Em sua angústia existencial, Richard Francis Burton valeu-se de seu talento para a interpretação, a reinvenção de si mesmo, seus personagens na vida real. Desse talento aproveitou-se o Império Britânico. Contudo, a ironia pungente dos travestimentos de Burton, iniciados na condição de espião, é que resultam quase sempre em tiro pela culatra para o Império: como explorador autocrata ele odiava a escravidão, como herói da hipocrisia vitoriana acreditava nos benefícios da poligamia e, pelas vias do erotismo tântrico, emerge o Burton sufista. Mas sem jamais deixar de admitir que a idéia de um Deus – essa entidade severa e monoteísta, urdida na solidão dos desertos – fosse mesmo uma idéia fora de ordem.
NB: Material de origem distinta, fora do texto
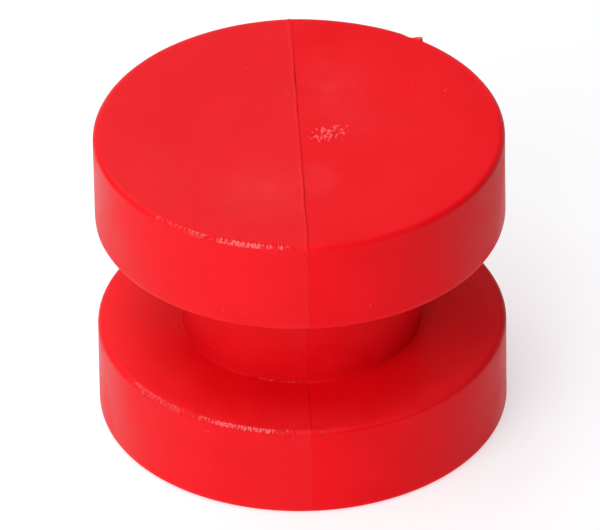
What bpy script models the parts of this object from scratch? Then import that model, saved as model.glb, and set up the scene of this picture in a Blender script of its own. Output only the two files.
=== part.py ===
"""Small diabolo: a spool of two thick discs on a fat hub, with a weighted steel core closed inside two half shells.

The spin axis is +Z and the base stands at z = 0. The shells meet on the plane x = 0. All lengths are in metres.
"""

import math

import bmesh
import bpy
from mathutils import Matrix, Vector

MM = 0.001

# Outside form
DISC_RADIUS = 30.0 * MM
DISC_THICKNESS = 14.6 * MM
HUB_RADIUS = 17.6 * MM
GROOVE_WIDTH = 17.8 * MM
HEIGHT = 2 * DISC_THICKNESS + GROOVE_WIDTH
MIDDLE = HEIGHT / 2
RIM_FILLET = 0.85 * MM
HUB_FILLET = 0.6 * MM
DISH_DEPTH = 0.45 * MM
DISH_FLAT_RADIUS = 12.0 * MM
LAND_INNER_RADIUS = 24.5 * MM

# Shell halves
WALL = 2.2 * MM
CAVITY_RADIUS = DISC_RADIUS - WALL
CAVITY_BASE = WALL + DISH_DEPTH
CAVITY_CEILING = DISC_THICKNESS - WALL
HUB_CAVITY_RADIUS = HUB_RADIUS - WALL
FIT_GAP = 0.3 * MM
RIB_THICKNESS = 1.6 * MM
RIB_ROOT = 1.0 * MM
RIB_ANGLES = (0, 50, 130, 180, 230, 310)
RIB_INNER_RADIUS = 8.0 * MM
SADDLE_SPREAD = 6.0 * MM
BOSS_RADIUS = 2.6 * MM
BOSS_REACH = 13.0 * MM
BOSS_OFFSET = 23.6 * MM
BOSS_HEIGHT = DISC_THICKNESS / 2
PEG_RADIUS = 1.25 * MM
PEG_LENGTH = 4.0 * MM
PEG_ROOT = 2.5 * MM

# Steel core, measured outwards from the middle of the hub
ROD_RADIUS = 2.5 * MM
ROD_CHAMFER = 0.6 * MM
CORE_BORE_RADIUS = ROD_RADIUS + FIT_GAP
TUBE_RADIUS = 6.0 * MM
WEIGHT_RADIUS = 20.0 * MM
WEIGHT_THICKNESS = 3.0 * MM
WEIGHT_CHAMFER = 0.4 * MM
WASHER_RADIUS = 5.0 * MM
WASHER_THICKNESS = 1.0 * MM
NUT_ACROSS_FLATS = 8.0 * MM
NUT_THICKNESS = 4.0 * MM
NUT_CHAMFER_ANGLE = math.radians(30)
NUT_FACE_RADIUS = 3.8 * MM
ROD_PROUD = 0.4 * MM
SMALL_CHAMFER = 0.15 * MM

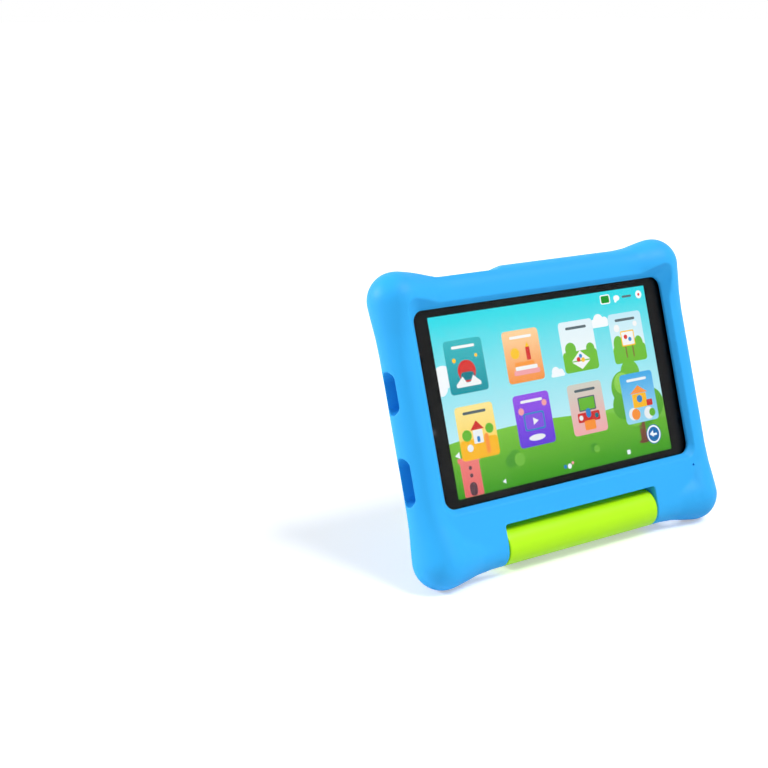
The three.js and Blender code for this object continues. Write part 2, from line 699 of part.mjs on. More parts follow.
// ---- the pieces, in the tablet's own frame ----
const upright = new THREE.Group();
upright.add(
  part('bumper_case', bumperCase(), BLUE),
  part('cover_glass', coverGlass(), GLASS),
  part('display_panel', displayPanel(), BLACK),
  part('backlight_unit', backlight(), WHITE),
  part('mid_frame', midFrame(), GREY),
  part('rear_housing', rearHousing(), GREY),
  part('camera_window', cameraWindow(), BLACK),
  part('camera_trim', cameraTrim(), SILVER),
  part('camera_lens', cameraLens(), GLASS),
  part('flash_lens', flashLens(), CREAM),
  part('rear_camera', rearCamera(), BLACK),
  part(
    'front_camera',
    cylinder('y', FRONT_CAMERA.r, displayY, innerY + 1, FRONT_CAMERA.x, FRONT_CAMERA.z),
    BLACK,
  ),
  part(
    'light_sensor',
    cylinder('y', LIGHT_SENSOR.r, displayY, webY + WEB_T, LIGHT_SENSOR.x, LIGHT_SENSOR.z, 16),
    BLACK,
  ),
  part('battery', between(battery, innerY, backWallY - GAP), SILVER),
  part('battery_lead', batteryLead(), FLEX),
  part('main_board', mainBoard(), CIRCUIT),
  part('shield_can', shieldCan(), STEEL),
  part('display_flex', displayFlex(), FLEX),
  part('usb_c_port', usbPort(), STEEL),
  part('headphone_jack', headphoneJack(), BLACK),
  part('card_slot', cardSlot(), STEEL),
  part('microphone', microphone(), STEEL),
  part('wifi_antenna', wifiAntenna(), FLEX),
  part('button_board', buttonBoard(), CIRCUIT),
  part('power_switch', keySwitch(POWER.x), STEEL),
  part('volume_up_switch', keySwitch(VOLUME.x + VOLUME.length / 2 - SWITCH.width), STEEL),
  part('volume_down_switch', keySwitch(VOLUME.x - VOLUME.length / 2 + SWITCH.width), STEEL),
  part('power_button', button(POWER), GREY),
  part('volume_rocker', button(VOLUME), GREY),
);
screwPlaces.forEach((place, index) => {
  upright.add(part(`board_screw_${index + 1}`, boardScrew(place), STEEL));
});
SIDE_OPENINGS.filter((opening) => opening.side < 0).forEach(({ z }, index) => {
  const name = ['speaker_upper', 'speaker_lower'][index];
  upright.add(part(name, slab(8, 20, innerY, backWallY - GAP, -portX + GAP + 4, z), BLACK));
});

// ---- the stand, turned about its hinge until the tip of the loop touches the ground ----
const lean = THREE.MathUtils.degToRad(LEAN);
const bulgeToHinge = new THREE.Vector2(hinge.y - midY, hinge.z - bulge.bottom);
const hingeHeight = BULGE_R - bulgeToHinge.x * Math.sin(lean) + bulgeToHinge.y * Math.cos(lean);
const tipDrop = hingeHeight - barrelR;
const standTurn = Math.PI / 2 - lean + Math.asin(tipDrop / LOOP_LENGTH);

const hingeFrame = new THREE.Group();
hingeFrame.position.set(0, hinge.y, hinge.z);
hingeFrame.add(
  part('hinge_bushing_left', hingeBushing(-1), BRASS),
  part('hinge_bushing_right', hingeBushing(1), BRASS),
);
const stand = new THREE.Group();
stand.rotation.x = -standTurn;
stand.add(
  part('stand', standBody(), GREEN),
  part('hinge_pin_left', hingePin(-1), STEEL),
  part('hinge_pin_right', hingePin(1), STEEL),
);
hingeFrame.add(stand);
upright.add(hingeFrame);

// ---- the tablet leans back on its lower bulges and the loop ----
upright.rotation.x = -lean;
const group = new THREE.Group();
group.add(upright);
group.updateMatrixWorld(true);
const bounds = new THREE.Box3().setFromObject(group, true);
const centre = bounds.getCenter(new THREE.Vector3());
upright.position.set(0, -centre.y, -bounds.min.z);

export default group;
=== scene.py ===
"""Kids toy tablet: an 8 inch tablet in a thick moulded bumper on its folding loop stand."""
import math

import bmesh
import bpy
from mathutils import Matrix, Vector


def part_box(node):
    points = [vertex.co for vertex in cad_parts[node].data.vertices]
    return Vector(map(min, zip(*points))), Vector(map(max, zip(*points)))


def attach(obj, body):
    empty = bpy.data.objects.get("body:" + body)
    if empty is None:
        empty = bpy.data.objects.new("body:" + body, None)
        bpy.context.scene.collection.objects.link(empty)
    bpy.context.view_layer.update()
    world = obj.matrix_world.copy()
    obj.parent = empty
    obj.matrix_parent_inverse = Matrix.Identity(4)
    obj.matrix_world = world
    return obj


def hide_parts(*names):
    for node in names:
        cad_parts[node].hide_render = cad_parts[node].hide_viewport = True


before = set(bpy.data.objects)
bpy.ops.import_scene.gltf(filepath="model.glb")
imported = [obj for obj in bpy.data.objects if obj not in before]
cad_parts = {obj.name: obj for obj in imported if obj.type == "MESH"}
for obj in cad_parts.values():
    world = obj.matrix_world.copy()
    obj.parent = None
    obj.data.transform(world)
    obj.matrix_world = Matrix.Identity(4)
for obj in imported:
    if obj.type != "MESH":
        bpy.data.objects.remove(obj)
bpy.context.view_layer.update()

MM = 0.001


# ---- camera, lamps and floor ----
# The tablet is seen from its left and a little above, on a pale table under soft studio light.
# A long soft box on the right is what shows as a slanting sheen across the glass.
EYE = (-0.5257, -0.6327, 0.3258)
LOOK = (0.5314, 0.8028, -0.2706)

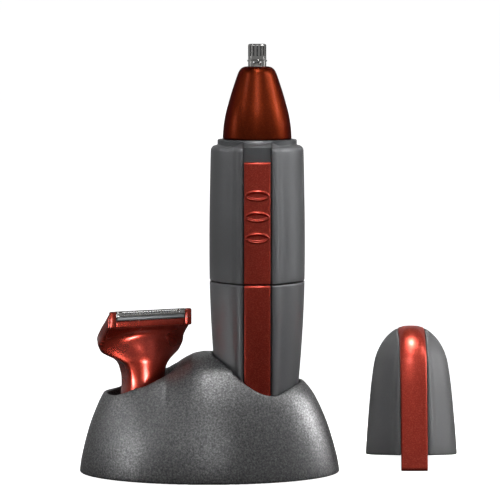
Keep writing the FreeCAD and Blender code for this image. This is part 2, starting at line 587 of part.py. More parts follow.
# ================================================================ micro shaver head (own frame: base centre, front -Y)
stem_pts = [(10.75, 0.0), (10.75, 3.6), (10.6, 5.2), (10.0, 7.2), (9.0, 9.6), (7.9, 12.2), (7.15, 15.0), (6.75, 18.0), (6.6, 21.0),
            (6.6, 24.0), (6.5, 26.0), (6.2, 27.5)]
stem = revolve(None, smooth=stem_pts).fuse(ellipsoid(7.4, 6.3, 7.4, 0, -0.4, 25.4))
flare_secs = [(18.5, 6.45, 6.45, 0.0, 2.0), (21.0, 6.75, 6.3, 0.1, 2.0), (23.0, 7.3, 6.0, 0.5, 2.1), (24.6, 8.6, 5.5, 1.1, 2.2),
              (26.0, 10.6, 4.9, 1.9, 2.4), (27.2, 12.2, 4.3, 2.7, 2.6), (28.6, 12.9, 3.7, 3.3, 2.9), (30.0, 13.1, 3.3, 3.5, 3.2)]
flare = Part.makeLoft([squircle(z, a, b, cy, n) for z, a, b, cy, n in flare_secs], True, False)
plate_poly = [(-5.4, 40.6), (-5.4, 35.9), (-0.7, 32.3), (2.4, 29.4), (4.6, 28.6), (6.1, 29.2), (6.75, 30.6), (6.5, 31.8)]
plate = prism_x(plate_poly, -13.5, 13.5)
front_outline = [(-13.5, 45), (-13.5, 36.0), (-13.35, 33.5), (-12.9, 31.0), (-12.3, 29.3), (-11.4, 28.0), (-10.0, 27.2), (10.0, 27.2),
                 (11.4, 28.0), (12.3, 29.3), (12.9, 31.0), (13.35, 33.5), (13.5, 36.0), (13.5, 45)]
plate = plate.common(prism_y(front_outline, -10, 10))
# hollows: base socket, bore, blade chamber behind the front face, blade opening, fork room
inner_poly = [(-5.6, 38.7), (-5.6, 37.4), (0.1, 33.5), (2.9, 31.0), (4.6, 30.2), (5.3, 30.9)]
chamber = prism_x(inner_poly, -11.4, 11.4).common(prism_y([(-11.4, 45), (-11.4, 33), (-10.4, 30.5), (-8, 28), (8, 28), (10.4, 30.5),
                                                           (11.4, 33), (11.4, 45)], -10, 10))
hollow = fuse([revolve([(0, -1), (8.85, -1), (8.85, 4.6), (5.15, 5.4), (5.15, 26.8), (0, 26.8)]), box(-3.9, 3.9, -2.6, 2.6, 26.0, 31.6)])
hollows = [hollow, chamber, box(-11.5, 11.5, -7, -3.55, 37.4, 44), box(-3.6, 3.6, -0.3, 1.7, 30.5, 34.0)]
shaver = stem.cut(hollows).fuse(flare.cut(hollows)).fuse(plate.cut(hollows))
shaver = shaver.fuse(cyl(5.6, 12.0, 13.4).cut(cyl(1.63, 11, 15)))
save("shaver_body", shaver, S, SHAVER_YAW)

frame_blocks = []
for s in (-1, 1):
    b = box(min(s * 11.35, s * 13.5), max(s * 11.35, s * 13.5), -7.05, -5.42, 36.0, 41.2)
    b = try_fillet(b, 0.45, lambda e: True, "frame block")
    frame_blocks.append(b)
sill = prism_x([(-6.85, 36.3), (-6.85, 38.0), (-6.6, 38.25), (-5.42, 38.25), (-5.42, 36.1), (-6.6, 36.1)], -11.6, 11.6)
foil_frame = fuse(frame_blocks + [sill])
save("foil_frame", foil_frame, S, SHAVER_YAW)

foil_out = [(-6.95, 39.45), (-6.95, 40.6), (-6.75, 41.0), (-6.3, 41.2), (-5.6, 41.15), (-4.7, 40.75), (-3.7, 40.05)]
foil_in = [(y + dy, z + dz) for (y, z), (dy, dz) in zip(foil_out, [(0.16, 0), (0.16, -0.03), (0.12, -0.12), (0.03, -0.17), (-0.04, -0.16), (-0.09, -0.14), (-0.1, -0.14)])]
foil = prism_x(foil_out + foil_in[::-1], -11.3, 11.3)
for k in range(25):
    x = -10.2 + k * 0.85
    slot = box(-0.19, 0.19, -7.3, -4.5, 39.85, 42)
    slot.rotate(V(0, -6.5, 40.5), V(0, 1, 0), 0)
    slot.translate(V(x, 0, 0))
    foil = foil.cut(slot)
save("shaver_foil", foil, S, SHAVER_YAW)
guard = box(-9.6, 9.6, -7.0, -6.7, 38.75, 39.2)
guard = fuse([guard, box(-10.9, 10.9, -6.75, -6.5, 38.62, 39.32)])
save("guard_bar", guard, S, SHAVER_YAW)
comb = prism_x([(-6.48, 38.3), (-6.48, 39.3), (-6.2, 39.3), (-6.2, 38.6), (-4.0, 38.6), (-4.0, 38.3)], -11.3, 11.3)
comb = comb.cut(box(-7.2, 7.2, -6.15, -3, 38, 39))
save("comb_holder", comb, S, SHAVER_YAW)
cutter = box(-9.6, 9.6, -5.95, -4.8, 38.75, 40.4)
for k in range(19):
    x = -9.0 + k * 1.0
    cutter = cutter.cut(box(x - 0.22, x + 0.22, -6.6, -4.0, 39.4, 41))
save("moving_cutter", cutter, S, SHAVER_YAW)
blade_carrier = fuse([box(-6.2, 6.2, -5.3, -4.4, 37.75, 38.75),
                      prism_x([(-5.1, 37.75), (-4.3, 38.0), (-3.9, 37.25), (0.2, 34.2), (1.1, 33.6), (1.1, 31.1), (0.2, 31.1), (0.2, 33.5),
                               (-0.2, 34.0), (-4.8, 37.4)], -2.9, 2.9)])
fork = box(-2.95, 2.95, -1.9, 1.9, 29.3, 31.2).cut(box(-1.95, 1.95, -5, 0.9, 29, 32)).common(cyl(3.5, 29, 32))
fork = fuse([box(-2.95, -2.0, -1.6, 1.6, 29.3, 31.15), box(2.0, 2.95, -1.6, 1.6, 29.3, 31.15), box(-2.95, 2.95, 1.35, 2.0, 30.2, 31.15)])
fork = fork.common(cyl(3.3, 29, 32))
blade_carrier = fuse([blade_carrier, fork, box(-2.0, 2.0, 0.9, 1.9, 30.95, 31.35)])
save("blade_carrier", blade_carrier, S, SHAVER_YAW)
crank = revolve([(0, 0.9), (2.6, 0.9), (2.6, 6.4), (1.5, 7.0), (1.5, 27.2), (2.3, 27.2), (2.3, 28.4), (0, 28.4)])
crank = fuse([crank, cyl(0.55, 28.3, 30.9, 0.6, 0)]).cut(box(-1.45, 1.45, -1.45, 1.45, 0, 5.4))
save("eccentric_spindle", crank, S, SHAVER_YAW)
save("spindle_bush", tube(5.13, 1.62, 24.6, 25.8), S, SHAVER_YAW)

# ================================================================ cap (own frame: rim at z = 0, front -Y)
def cap_loft(h0, inset=0.0):
    """The cap's outside from height h0 above its rim up, or a surface lying inset under it. The spines fade out at the crown."""
    c = Part.BSplineCurve()
    c.interpolate([V(r, 0, h) for h, r in RC])
    first = c.parameter(V(interp(RC, h0), 0, h0)) if h0 > RC[0][0] else c.FirstParameter
    pts = c.discretize(Number=17, First=first, Last=c.LastParameter)
    wires = []
    for p in pts:
        t = c.tangent(c.parameter(p))[0]
        r, h = p.x - inset * t.z, p.z + inset * t.x
        bulge = SPINE_A * (1.0 if p.z < 22 else max(0.0, math.cos((p.z - 22) / (CAP_H - 22) * math.pi / 2)) ** 0.7)
        wires.append(section(h, max(r, 0.6), min(bulge, r * 0.5)))
    return Part.makeLoft(wires, True, False)


def stand_cap(shape):
    """Leans the cap back on its front tongue and puts it in its place on the table."""
    s = shape.copy()
    s.rotate(V(0, 0, 0), V(1, 0, 0), -CAP_LEAN)
    s.translate(V(CX, CY, cap_drop))
    return s


cap_outer = cap_loft(0.0)
cap_strip_out = cap_loft(-TONGUE, -0.12)
cap_strip_in = cap_loft(-TONGUE, 1.15)
cap_groove_in = cap_loft(-TONGUE, 1.2)
cap_cavity = cap_loft(-TONGUE, 2.4)
groove = box(-4.3, 4.3, -30, 30, -5, 60).cut(cap_groove_in)
cap_shell = cap_outer.cut(groove).cut(cap_cavity)
cap_shell = cap_shell.cut(cyl(12.5, -1, 2.4))
cap_strip = cap_strip_out.common(fuse([box(-4.15, 4.15, -30, 30, 0, 60), box(-4.15, 4.15, -30, 0, -TONGUE, 1)])).cut(cap_strip_in)
tipped = cap_strip.copy()
tipped.rotate(V(0, 0, 0), V(1, 0, 0), -CAP_LEAN)
tipped2 = cap_shell.copy()
tipped2.rotate(V(0, 0, 0), V(1, 0, 0), -CAP_LEAN)
cap_drop = -min(min(v.Point.z for v in tipped.Vertexes), min(v.Point.z for v in tipped2.Vertexes)) + 0.02
save("cap_shell", stand_cap(cap_shell))
save("cap_trim_strip", stand_cap(cap_strip))

print(len(MADE), "nodes")
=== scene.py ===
import json
import math

import bmesh
import bpy
import numpy as np
from mathutils import Matrix, Vector

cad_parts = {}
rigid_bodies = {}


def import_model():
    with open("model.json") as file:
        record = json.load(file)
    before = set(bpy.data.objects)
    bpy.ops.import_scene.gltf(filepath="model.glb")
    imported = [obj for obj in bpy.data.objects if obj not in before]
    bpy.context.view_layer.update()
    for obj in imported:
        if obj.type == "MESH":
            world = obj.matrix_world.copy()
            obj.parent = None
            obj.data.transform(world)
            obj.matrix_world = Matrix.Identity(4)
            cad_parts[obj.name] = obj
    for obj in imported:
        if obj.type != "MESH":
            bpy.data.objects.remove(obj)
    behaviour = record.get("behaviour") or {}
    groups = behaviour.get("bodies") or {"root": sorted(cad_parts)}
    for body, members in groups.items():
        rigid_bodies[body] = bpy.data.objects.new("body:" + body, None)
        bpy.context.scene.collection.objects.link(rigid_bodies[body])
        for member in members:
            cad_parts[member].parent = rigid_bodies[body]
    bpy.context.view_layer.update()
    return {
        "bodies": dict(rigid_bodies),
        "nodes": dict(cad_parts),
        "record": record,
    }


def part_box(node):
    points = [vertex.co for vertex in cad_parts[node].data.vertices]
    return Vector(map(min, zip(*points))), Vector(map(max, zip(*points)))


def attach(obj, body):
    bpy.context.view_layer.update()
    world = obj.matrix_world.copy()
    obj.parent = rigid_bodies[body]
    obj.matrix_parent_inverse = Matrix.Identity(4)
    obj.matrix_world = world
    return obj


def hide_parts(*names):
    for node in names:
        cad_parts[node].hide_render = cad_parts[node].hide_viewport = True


MM = 0.001
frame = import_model()
NODES = frame["nodes"]

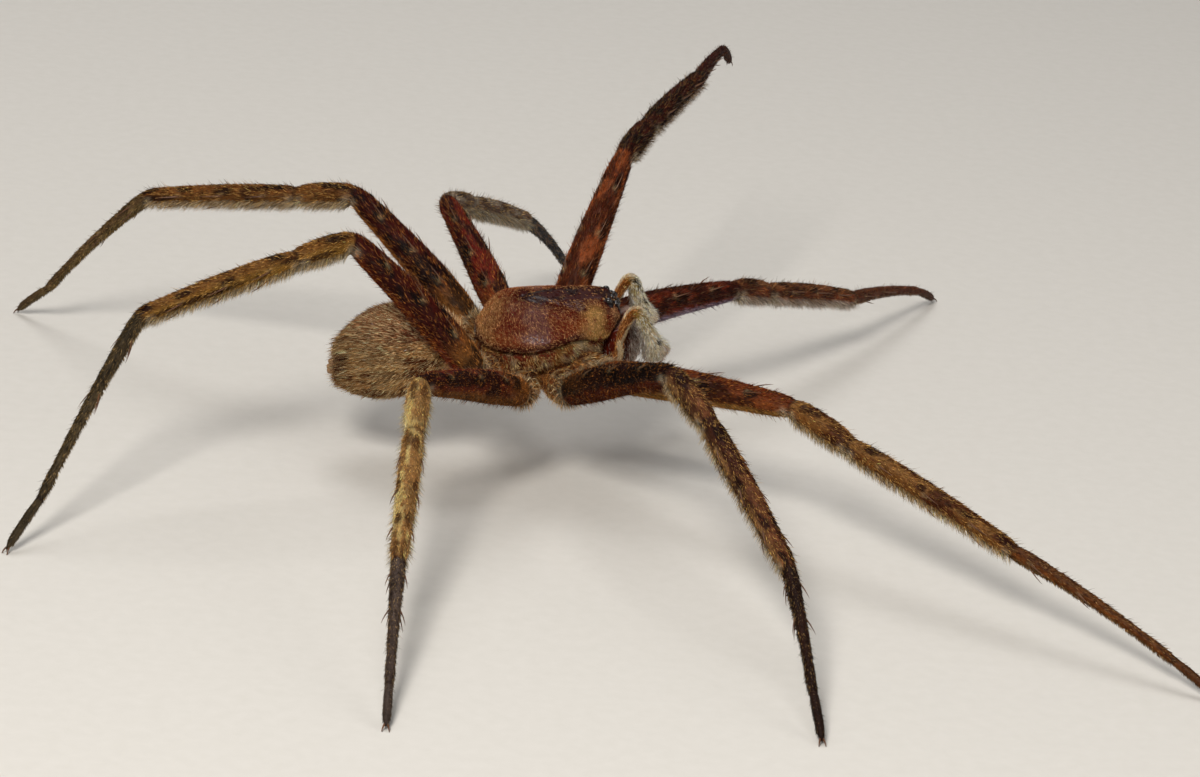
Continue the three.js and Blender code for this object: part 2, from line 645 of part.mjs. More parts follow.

Por isso, em Revelações, o último capítulo de “O colecionador de mundos”, o vigário italiano resiste em dar a extrema unção e os óleos ao moribundo e, antes de autorizar seu sepultamento no cemitério cristão, assedia o jardineiro com intermináveis interrogatórios sobre a conduta espiritual daquele que abraçara o mundo e tinha a expressão do demônio. Não o demônio da luxúria, mas o temível satã simbolizado pela meia lua flutuando sobre o Levante, ruminava o vigário.

Charada: por que as bandeiras do Islã são de cor verde? Talvez porque o verde seja a cor da ausência. Ele simboliza o vasto oásis, o frágil e fértil Ocidente a conquistar – mas nisto o orientalista Burton não tinha pensado. Nem Muhamar Gadhafi.